How Does Dollar Cost Averaging Relate to Estate Planning?

On Behalf of | Jul 27, 2016 | Uncategorized

“Lump sums can come from several different sources – a pension payout, inheritance, the sale of property or a business, or even winning the lottery,” observes financial advisor Jennifer, of Portfolio Solutions. In the debate about whether dollar cost averaging is the best way to invest (spreading out investment buys over months and years as opposed to making a one-time big contribution to a portfolio), Jennifer takes a practical stance: “You invest money as it becomes available to you,” she states.

The theory of Dollar Cost Averaging, explains long time financial planning professional Tom McAllister, “is to have an average purchase price per share that is less than the average price of the shares over time.” Aware that some investment advisors recommend the use of DCA when making a lump sum investment such as with an inheritance, McAllister says that, although on the surface this advice may seem logical and appropriate, “the answer lies in the fact that long term investors would be better off investing every dollar as soon as possible”.

Why is that so?
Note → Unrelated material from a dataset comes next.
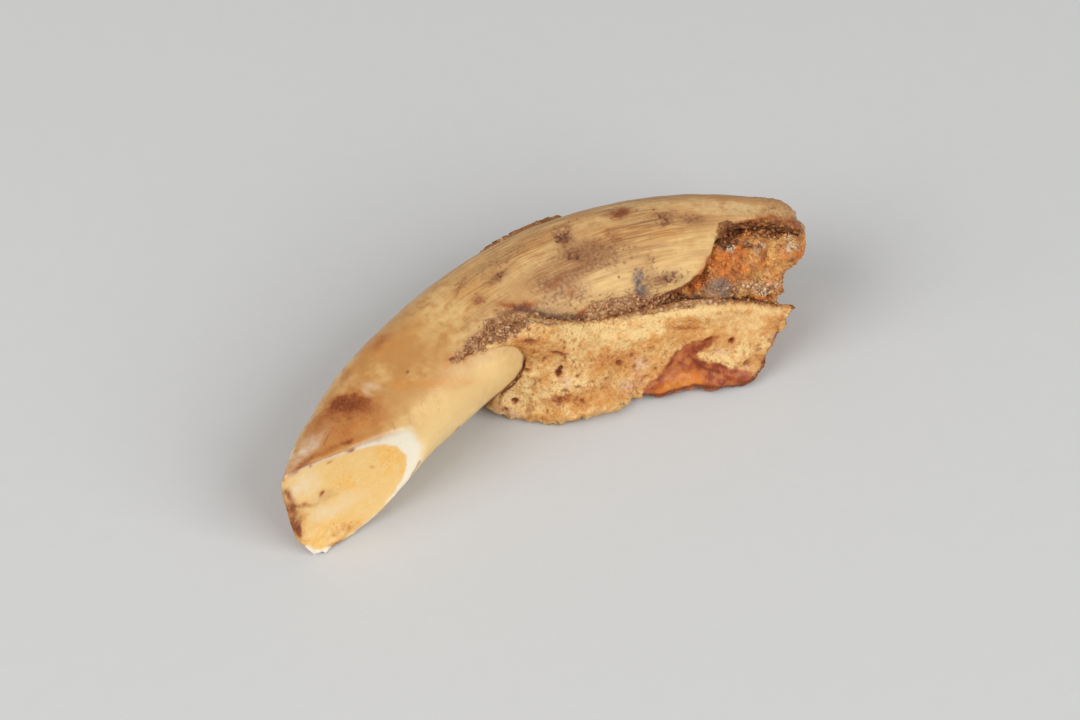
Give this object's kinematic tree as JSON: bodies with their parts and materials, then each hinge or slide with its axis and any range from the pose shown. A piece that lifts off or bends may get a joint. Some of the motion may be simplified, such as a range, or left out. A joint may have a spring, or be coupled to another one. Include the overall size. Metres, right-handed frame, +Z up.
{
  "type": "horse tooth",
  "caption": "Worn horse incisor on its side: curved crown with an oblique worn face, ridged root, a broken piece of jaw bone round the root and a crumbly filling in its open end.",
  "frame": {"origin": "middle of the bottom of the bounding box, on the surface that the tooth lies on", "axes": "+X from the biting end towards the root, -Y the hollow (tongue's) side of the curve, +Z up"},
  "size_m": [0.0754, 0.0284, 0.0178],
  "materials": {
    "tooth": "worn satin ivory",
    "jaw_bone": "porous dry bone",
    "socket_fill": "crumbly, dull"
  },
  "bodies": {
    "root": {"tooth": "tooth", "jaw_bone": "jaw_bone", "socket_fill": "socket_fill"}
  },
  "joints": []
}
Stock markets historically have gone up 75% of the time and down just 25% of the time.  So, McAllister concludes, “all other things being equal, using dollar cost averaging instead of making an immediate purchase with all your available investable funds actually means you are likely to buy shares at higher and higher prices as time goes by.”

For most of our clients who own large estates and who envision leaving sizeable assets to the next generation, the Dollar Cost Averaging debate might be the least of their concerns. Studies have found, reports Kiplinger, that 70% of the time, family fortunes are lost from one generation to the next, with assets totally gone 90% of the time by the third generation.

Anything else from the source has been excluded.